Yazmaya niyet etmiş ama fırsat bulamamıştım. Fırsattan istifade
buyurun.
Biliyorsunuz birkaç hafta önce 250 mezar kapasiteli ve 170
PKK’lının mezarının bulunduğu sözde PKK Şehitliği diye bir yer
törenle açıldı.
Bu törende olan biteni yazmaya gerek yok. Siz zaten ya okumuş ya
da üç aşağı beş yukarı tahmin ediyorsunuzdur.
Hem zaten törene katılıp bebek katili ve terör örgütü lehine
slogan atanlarla BDP’li milletvekillerine devlet bir şey
demiyor.
Ben desem kaç yazar.
O yüzden yazmayıp içimden geçirdiklerim; içimde kalsın.
Onları zaten Allah biliyor…
Ama şu unutulmasın.
Bu ülke; bölünmez bütünlüğünü korumak için yıllardır binlerce
şehit verdi. Ve ne yazık ki neredeyse 150 bin civarında da gazimiz
var.
Şaka değil; yüz elli bin…
Hepsinin kanı bir karış toprağımızı vermemek için aktı.

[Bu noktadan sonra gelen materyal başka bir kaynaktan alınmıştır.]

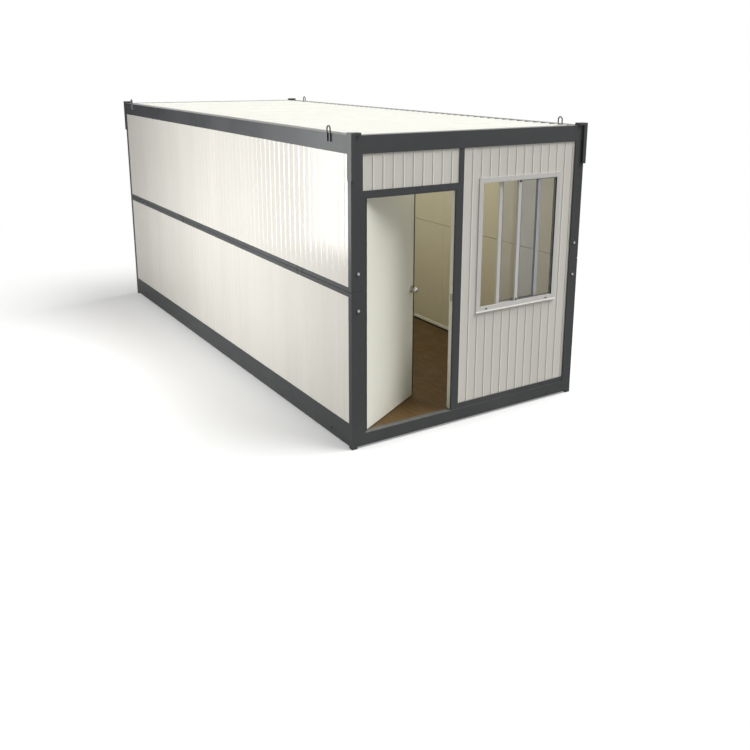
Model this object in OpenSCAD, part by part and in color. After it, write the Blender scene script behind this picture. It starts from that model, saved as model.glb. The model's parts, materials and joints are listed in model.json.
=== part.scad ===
// Folding prefab house, standing erected on its feet.
// X runs across the width, Y runs from the front (door end) to the rear, and Z is up.
// The origin is on the ground, under the middle of the house.

/* [Body] */
// Length over the end posts
house_l = 5800; // [4800:50:6000]
// Width over the side walls
house_w = 2440; // [2340:10:2600]
// Height from the ground to the top of the roof beams
house_h = 2550; // [2450:10:2700]

/* [Floor] */
// Height of the feet under the four corners
foot_h = 20; // [10:5:40]
// Side of a square foot
foot_side = 50; // [40:5:160]
// Height of the floor beams
floor_beam_h = 105; // [90:5:140]
// Width of the floor beams
floor_beam_w = 100; // [80:5:120]
// Thickness of the floor board
board_t = 18; // [12:1:25]
// Height of a floor joist
joist_h = 60; // [40:5:70]
// Width of a floor joist
joist_w = 50; // [40:5:80]
// Largest distance between the middles of two joists
joist_pitch = 560; // [350:10:600]
// Diameter of an anchor hole in a side beam of the floor
anchor_d = 18; // [14:1:24]
// Distance of an anchor hole from the end of the house
anchor_inset = 340; // [250:10:500]

/* [Roof] */
// Height of the roof beams
roof_beam_h = 140; // [120:5:160]
// Width of the roof beams at the two ends
end_beam_w = 80; // [75:5:120]
// Thickness of the roof panel
roof_panel_t = 70; // [50:5:80]
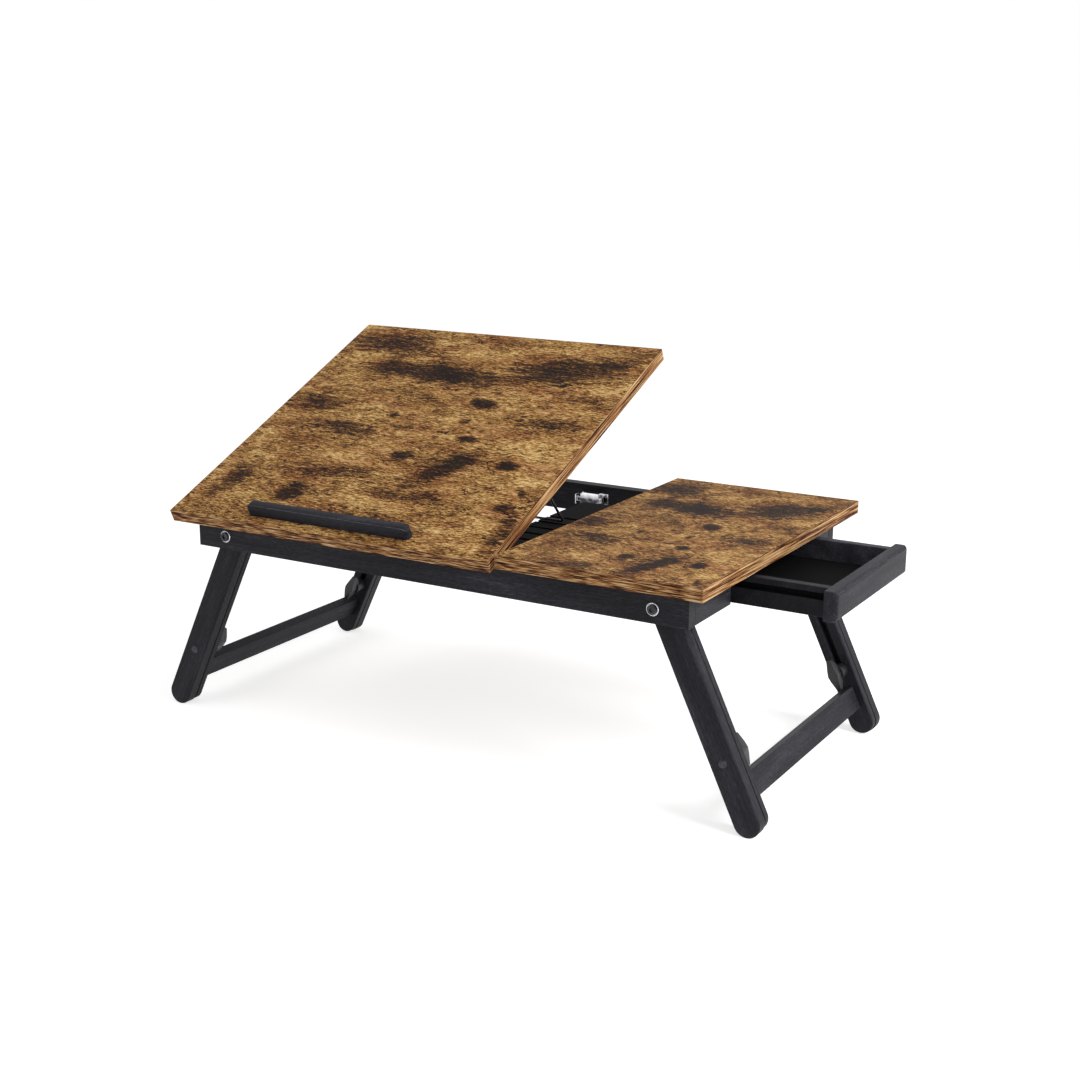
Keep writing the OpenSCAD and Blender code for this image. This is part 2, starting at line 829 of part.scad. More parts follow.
// A folded sheet-metal case, open at both ends, round a channel for the bolt
module latch_case() {
    air = bolt_w / 2 + slide_gap;
    top = latch_z + case_h / 2;
    fixed(steel) difference() {
        union() {
            box([case_x0 - flange_left, rear_in - sheet_t, latch_z - case_h / 2],
                [case_x1 + flange_right, rear_in, top]);
            box([case_x0, case_y, latch_z - case_h / 2], [case_x1, rear_in, top]);
            box([case_x0 + hood_in, case_y - hood_out, top - join], [case_x1, rear_in, top + hood_up]);
        }
        box([case_x0 - cut, bolt_y - air, latch_z - air], [case_x1 + cut, bolt_y + air, latch_z + air]);
        latch_screw_rods();
    }
}

module latch_screws() {
    fixed(steel) {
        latch_screw_rods();
        for (z = latch_screw_zs, x = latch_screw_xs)
            rod_y(latch_head_r, rear_in - sheet_t - latch_head_h, rear_in - sheet_t, x, z);
    }
}

// The square bolt, with a bevelled nose and a finger tab
module latch_bolt() {
    y0 = bolt_y - bolt_w / 2;
    reach = case_x1 + nose_out - tab_x;
    fixed(steel) {
        translate([tab_x, y0, latch_z - bolt_w / 2]) linear_extrude(bolt_w)
            polygon([[0, 0], [reach - nose_bevel, 0], [reach, nose_bevel], [reach, bolt_w],
                [0, bolt_w]]);
        box([tab_x - sheet_t, y0 - tab_out, latch_z - tab_h / 2],
            [tab_x, y0 + bolt_w, latch_z + tab_h / 2]);
    }
}

// An angle plate under the tilting top, with a square hole for the bolt
module latch_keeper() {
    y0 = bolt_y - keeper_w / 2;
    y1 = bolt_y + keeper_w / 2;
    air = bolt_w / 2 + keeper_air;
    tilted(steel) difference() {
        union() {
            box([keeper_x - keeper_len, y0, top_low - sheet_t], [keeper_x + sheet_t, y1, top_low]);
            box([keeper_x, y0, latch_z - bolt_w / 2 - keeper_drop], [keeper_x + sheet_t, y1, top_low]);
        }
        box([keeper_x - cut, bolt_y - air, latch_z - air],
            [keeper_x + sheet_t + cut, bolt_y + air, latch_z + air]);
        keeper_screw_rods();
    }
}

module keeper_screw_rods() {
    for (share = [1 / 3, 3 / 4])
        screw_up(keeper_x - keeper_len * share, bolt_y, top_low - sheet_t, small_screw, small_screw_r);
}

module keeper_screws() {
    tilted(steel) keeper_screw_rods();
}

// ---- Pivots of the legs ----

pivot_xs = [left_pivot_x, right_pivot_x];
nut_y = outer_y + outer_t + slide_gap;

module pivot_rings() {
    fixed(steel) both() for (x = pivot_xs) difference() {
        translate([x, front_out, pivot_z]) rotate([90, 0, 0])
            cylinder(r1 = ring_r, r2 = ring_r - ring_t / 2, h = ring_t);
        rod_y(pivot_r, front_out - ring_t - cut, front_out + cut, x, pivot_z);
    }
}

module pivot_bolts() {
    head_y = front_out - ring_t - head_h;
    fixed(black_plastic) both() for (x = pivot_xs) difference() {
        union() {
            rod_y(pivot_r, front_out - ring_t, nut_y + nut_t + bolt_out, x, pivot_z);
            rod_y(head_r, head_y, front_out - ring_t, x, pivot_z);
        }
        translate([x, head_y - cut, pivot_z]) rotate([-90, 0, 0])
            cylinder(r = socket_r, h = cut + head_h * socket_depth, $fn = 6);
    }
}

module pivot_washers() {
    fixed(steel) both() for (x = pivot_xs) difference() {
        rod_y(washer_r, front_in, outer_y - slide_gap / 2, x, pivot_z);
        rod_y(pivot_r, front_in - cut, outer_y + cut, x, pivot_z);
    }
}

module pivot_nuts() {
    fixed(steel) both() for (x = pivot_xs) difference() {
        translate([x, nut_y, pivot_z]) rotate([-90, 0, 0])
            cylinder(r = nut_af / 2 / cos(30), h = nut_t, $fn = 6);
        rod_y(pivot_r, nut_y - cut, nut_y + nut_t + cut, x, pivot_z);
    }
}

// ---- Drawer ----

// The outline of a board of this width and the front's thickness, rounded outside
module front_outline(width) {
    square([front_t - front_r, width]);
    translate([0, front_r]) square([front_t, width - 2 * front_r]);
    for (y = [front_r, width - front_r])
        translate([front_t - front_r, y]) circle(front_r);
}

module drawer_front() {
    drawn(black_wood) translate([front_x, front_y0, under - front_drop - front_h]) intersection() {
        linear_extrude(front_h) front_outline(front_w);
        translate([0, front_w, 0]) rotate([90, 0, 0]) linear_extrude(front_w) front_outline(front_h);
    }
}

// A side of the drawer, with the groove that rides on a tongue
module drawer_side() {
    difference() {
        box([box_x0, box_y0, side_low], [front_x, box_y0 + side_t, side_top]);
        box([box_x0 - cut, box_y0 - cut, groove_top - groove_h],
            [front_x + cut, box_y0 + groove_d, groove_top]);
    }
}

module drawer_side_front() {
    drawn(black_wood) drawer_side();
}

module drawer_side_rear() {
    drawn(black_wood) rear() drawer_side();
}

module drawer_back() {
    drawn(black_wood) box([box_x0, box_y0 + side_t, side_low],
        [box_x0 + back_t, box_y1 - side_t, side_top]);
}

module drawer_bottom() {
    drawn(black_wood) box([box_x0 + back_t, box_y0 + side_t, bottom_z],
        [front_x, box_y1 - side_t, bottom_z + bottom_t]);
}

// ---- Legs ----

module outer_bar() {
    difference() {
        union() {
            for (z = [0, -leg_len])
                eased_disc(leg_w / 2, outer_y, outer_y + outer_t, z, bar_ease);
            eased_bar(leg_w, outer_y, outer_y + outer_t, 0, -leg_len, bar_ease);
        }
        rod_y(pivot_r + play, outer_y - cut, outer_y + outer_t + cut);
        rod_y(clamp_r, outer_y - cut, outer_y + outer_t + cut, 0, -clamp_at);
    }
}

module inner_bar() {
    slot_top = -clamp_at + travel;
    difference() {
        union() {
            eased_disc(leg_w / 2, inner_y, inner_y + inner_t, -inner_len, bar_ease);
            eased_bar(leg_w, inner_y, inner_y + inner_t, -inner_top, -inner_len, bar_ease);
        }
        box([-slot_r, inner_y - cut, -clamp_at], [slot_r, inner_y + inner_t + cut, slot_top]);
        for (z = [slot_top, -clamp_at])
            rod_y(slot_r, inner_y - cut, inner_y + inner_t + cut, 0, z);
        crossbar_screw_pair();
    }
}

module crossbar_screw_pair() {
    for (s = [-1, 1])
        translate([0, inner_y, -crossbar_at + s * crossbar_w / 4])
            rotate([-90, 0, 0]) screw_up(0, 0, 0, inner_t + crossbar_bite);
}

module crossbar() {
    difference() {
        box([-crossbar_t / 2, knob_y, -crossbar_at - crossbar_w / 2],
            [crossbar_t / 2, top_depth - knob_y, -crossbar_at + crossbar_w / 2]);
        both() crossbar_screw_pair();
    }
}

module clamp_bolt() {
    rod_y(clamp_r, outer_y, knob_y + knob_base_h, 0, -clamp_at);
    translate([0, outer_y, -clamp_at]) rotate([90, 0, 0])
        cylinder(r1 = button_r, r2 = button_r - button_h, h = button_h);
}

// A round base and a flared wing, on the clamp bolt's end
module wing_knob() {
    base_y = knob_y + slide_gap;
    half = wing_len / 2;
    translate([0, 0, -clamp_at]) difference() {
        union() {
            rod_y(knob_r, base_y, base_y + knob_base_h);
            intersection() {
                translate([0, base_y + knob_h, 0]) rotate([90, 0, 0])
                    linear_extrude(knob_h - knob_base_h + join)
                    polygon([[-wing_tip / 2, half], [wing_tip / 2, half], [wing_mid / 2, 0],
                        [wing_tip / 2, -half], [-wing_tip / 2, -half], [-wing_mid / 2, 0]]);
                translate([-wing_mid / 2, base_y, 0]) rotate([90, 0, 90]) linear_extrude(wing_mid)
                    polygon([[0, -wing_root / 2], [knob_base_h - join, -wing_root / 2],
                        [wing_low, -half], [wing_high, -half], [knob_h, -wing_crown / 2],
                        [knob_h, wing_crown / 2], [wing_high, half], [wing_low, half],
                        [knob_base_h - join, wing_root / 2], [0, wing_root / 2]]);
            }
        }
        rod_y(clamp_r + play, base_y - cut, base_y + knob_base_h);
    }
}

module right_outer_front() {
    leg(1, black_wood) outer_bar();
}
module right_outer_rear() {
    leg(1, black_wood) rear() outer_bar();
}
module right_clamp_bolts() {
    leg(1, black_wood) both() clamp_bolt();
}
module right_inner_front() {
    leg(1, black_wood) inner_bar();
}
module right_inner_rear() {
    leg(1, black_wood) rear() inner_bar();
}
module right_crossbar() {
    leg(1, black_wood) crossbar();
}
module right_crossbar_screws() {
    leg(1, steel) both() crossbar_screw_pair();
}
module right_knob_front() {
    leg(1, black_plastic) wing_knob();
}
module right_knob_rear() {
    leg(1, black_plastic) rear() wing_knob();
}

module left_outer_front() {
    leg(-1, black_wood) outer_bar();
}
module left_outer_rear() {
    leg(-1, black_wood) rear() outer_bar();
}
module left_clamp_bolts() {
    leg(-1, black_wood) both() clamp_bolt();
}
module left_inner_front() {
    leg(-1, black_wood) inner_bar();
}
module left_inner_rear() {
    leg(-1, black_wood) rear() inner_bar();
}
module left_crossbar() {
    leg(-1, black_wood) crossbar();
}
module left_crossbar_screws() {
    leg(-1, steel) both() crossbar_screw_pair();
}
module left_knob_front() {
    leg(-1, black_plastic) wing_knob();
}
module left_knob_rear() {
    leg(-1, black_plastic) rear() wing_knob();
}

front_rail();
rear_rail();
left_end_board();
right_end_block_front();
right_end_block_rear();
fixed_top();
rack_strip();
rack_right();
rack_left();
rack_screws();
runner_front();
runner_rear();
tongue_front();
tongue_rear();
runner_screws();
rail_hinge_leaves();
rail_leaf_screws();
hinge_pins();
latch_case();
latch_screws();
pivot_bolts();
pivot_rings();
pivot_washers();
pivot_nuts();
tilt_top();
ledge_bar();
ledge_screws();
top_hinge_leaves();
top_leaf_screws();
prop_clips();
clip_screws();
latch_keeper();
keeper_screws();
prop_wire();
latch_bolt();
drawer_front();
drawer_side_front();
drawer_side_rear();
drawer_back();
drawer_bottom();
right_outer_front();
right_outer_rear();
right_clamp_bolts();
right_inner_front();
right_inner_rear();
right_crossbar();
right_crossbar_screws();
right_knob_front();
right_knob_rear();
left_outer_front();
left_outer_rear();
left_clamp_bolts();
left_inner_front();
left_inner_rear();
left_crossbar();
left_crossbar_screws();
left_knob_front();
left_knob_rear();
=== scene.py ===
"""A folding laptop table with a tilting top and a side drawer, finished round its CAD part.

Boards and bars get softly eased edges, and every finish is worked out from what the real one is:
printed rustic board, black-stained wood, moulded plastic, blackened, zinc-plated and chromed steel.
Some colours also carry painted light and shade: a painted reflection on the chrome, painted
highlights on some edges, and painted shade in grooves, seams, the drawer and the racks.
"""

import json
import math

import bmesh
import bpy
from mathutils import Euler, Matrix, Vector

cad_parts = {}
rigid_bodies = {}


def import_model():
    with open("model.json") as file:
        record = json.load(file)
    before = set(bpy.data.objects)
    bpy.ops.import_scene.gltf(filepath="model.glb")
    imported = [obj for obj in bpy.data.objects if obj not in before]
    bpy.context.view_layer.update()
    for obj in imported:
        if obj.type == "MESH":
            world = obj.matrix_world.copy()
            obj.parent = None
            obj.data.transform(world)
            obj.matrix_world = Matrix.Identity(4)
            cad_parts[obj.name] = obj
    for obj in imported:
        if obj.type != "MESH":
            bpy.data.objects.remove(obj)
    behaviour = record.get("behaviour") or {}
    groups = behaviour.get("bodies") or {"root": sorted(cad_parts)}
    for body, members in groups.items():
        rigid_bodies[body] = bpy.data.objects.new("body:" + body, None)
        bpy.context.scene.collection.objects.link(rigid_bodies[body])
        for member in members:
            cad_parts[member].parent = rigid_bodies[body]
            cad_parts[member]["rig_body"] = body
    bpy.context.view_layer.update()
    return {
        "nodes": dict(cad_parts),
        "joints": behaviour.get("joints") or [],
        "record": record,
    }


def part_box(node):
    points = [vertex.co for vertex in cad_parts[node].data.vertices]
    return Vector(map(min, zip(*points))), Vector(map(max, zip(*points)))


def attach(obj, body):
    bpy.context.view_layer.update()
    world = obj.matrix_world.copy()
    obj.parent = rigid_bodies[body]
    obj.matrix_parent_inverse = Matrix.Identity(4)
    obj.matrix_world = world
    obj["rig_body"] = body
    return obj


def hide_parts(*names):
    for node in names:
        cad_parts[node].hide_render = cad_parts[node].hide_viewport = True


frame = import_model()

MM = 0.001
TO_MM = 1 / MM

# Camera: its place from the fixed top's front right upper corner, angles in degrees, film in mm
CAMERA_FROM_CORNER = Vector((513.2, -1123.2, 359.8)) * MM
CAMERA_TURN = 30.47
CAMERA_DIP = 14.65
CAMERA_ROLL = 0.24
SENSOR = 36.0
LENS = 54.75

# Edge easing, in metres
BOARD_EASE = 0.7 * MM
BAR_EASE = 0.8 * MM
EDGE_HIGHLIT_EASE = 1.3 * MM
METAL_EASE = 0.35 * MM

# Corners nearer than this are one, and faces that turn by less than FLAT_TURN are one face, while
# edges that turn by more than SHARP_TURN are eased
SAME_PLACE = 0.001 * MM
FLAT_TURN = math.radians(0.5)
SHARP_TURN = math.radians(40)

# How deep below a piece's own box a groove's faces lie at least, in metres
GROOVE_DEPTH = 0.3 * MM

# How far the painted shade line between two bars reaches to each side of their joint, in metres
SEAM = 1.0 * MM

# Smoky places of the print, in mm from the tilting top's front left corner:
# x, y, half length, half width, turn in degrees, strength
SMOKE = (
    (60, 316, 66, 25, -4, 0.8),
    (135, 270, 108, 19, -3, 1.0),
    (272, 290, 74, 30, 14, 1.0),
    (335, 326, 36, 14, 8, 0.5),
    (42, 200, 44, 18, 2, 0.8),
    (98, 160, 48, 13, -6, 0.9),
    (30, 58, 14, 34, -14, 0.75),
    (122, 90, 52, 13, 6, 0.8),
    (106, 52, 18, 15, 55, 1.0),
    (239, 120, 48, 15, 54, 1.0),
    (218, 70, 44, 10, 4, 0.75),
    (345, 40, 12, 38, 4, 0.9),
    (310, 204, 36, 9, 4, 0.65),
    (210, 36, 46, 8, 2, 0.4),
    (325, 248, 30, 8, 3, 0.5),
    (180, 16, 60, 8, 0, 0.45),
)
# Its knots, in the same terms
KNOTS = (
    (219, 227, 18, 9, -8, 1.0),
    (216, 194, 8, 5, 0, 0.9),
    (234, 166, 13, 6.5, 0, 1.0),
    (298, 133, 13, 8, 0, 1.0),
    (327, 73, 13, 8, 0, 0.95),
    (184, 129, 14, 8, 5, 0.95),
    (135, 191, 6, 5, 0, 0.8),
    (334, 96, 4, 9, 35, 0.6),
)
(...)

Yani her damlasının kıymeti ölçülemez.
Yani her damlasında büyük vebal var.
Ve o vebalin hakkı ne parayla, ne de başka bir şeyle
ödenmez.
O yüzden bugün bu topraklarda elleri kanlıların şehitlik açılışı
sadece seyrediliyorsa; burada ciddi bir terslik, büyük bir
yanlışlık vardır.
Buradaki vebal ağırdır ve birilerinin sırtına
binmiştir.
Ve inanıyorum ki Allah onları
affetmeyecektir.
Bilir misiniz bilmem ama ülkemizde sadece şehitlerimizin
bulunduğu tek bir şehitlik vardır.
O da Çanakkale Şehitliğidir.
İstiklal için destan yazanların yattığı tek yer elbet sadece
Çanakkale değildir ama resmi olarak tek şehitliğimiz;
Çanakkale Şehitliğidir.
Oysa hem İstiklal Savaşımızda hem de bu ülkeyi bölmek isteyen
hainlerin kalleş kurşunları ile şehit olan evlatlarımız; memleketin
her bir köşesindeki mezarlıklarda yatmaktadırlar.
Bir karış toprağımızı vermemek için ölmüşlerdir ama hak
ettikleri halde mezarlarında bile ayrıcalıkları yoktur.
O yüzden de analarının, babalarının, sevdiklerinin ve
hemşerilerinin yanında yatıyorlar.
O yüzden 170 katile yapılan tören kanıma battı.
O yüzden böyle bir şehitliğe müsaade edilmesi canımı acıttı.
İddia ediyorum araştırsınlar; bu sözde şehitliğin yapıldığı
yerde şehit olan Mehmetçikten akan kan bile o törene katılanları
boğacak kadar çoktur.
Velhasıl varsa bir vebal; bu vebal çok ağırdır.
Bu yük yaşarken nasıl kaldırılır bilemem ama unutulmamalı ki
bir de öbür dünya var.
Ve orada şehitlerin şahitliği bekliyor.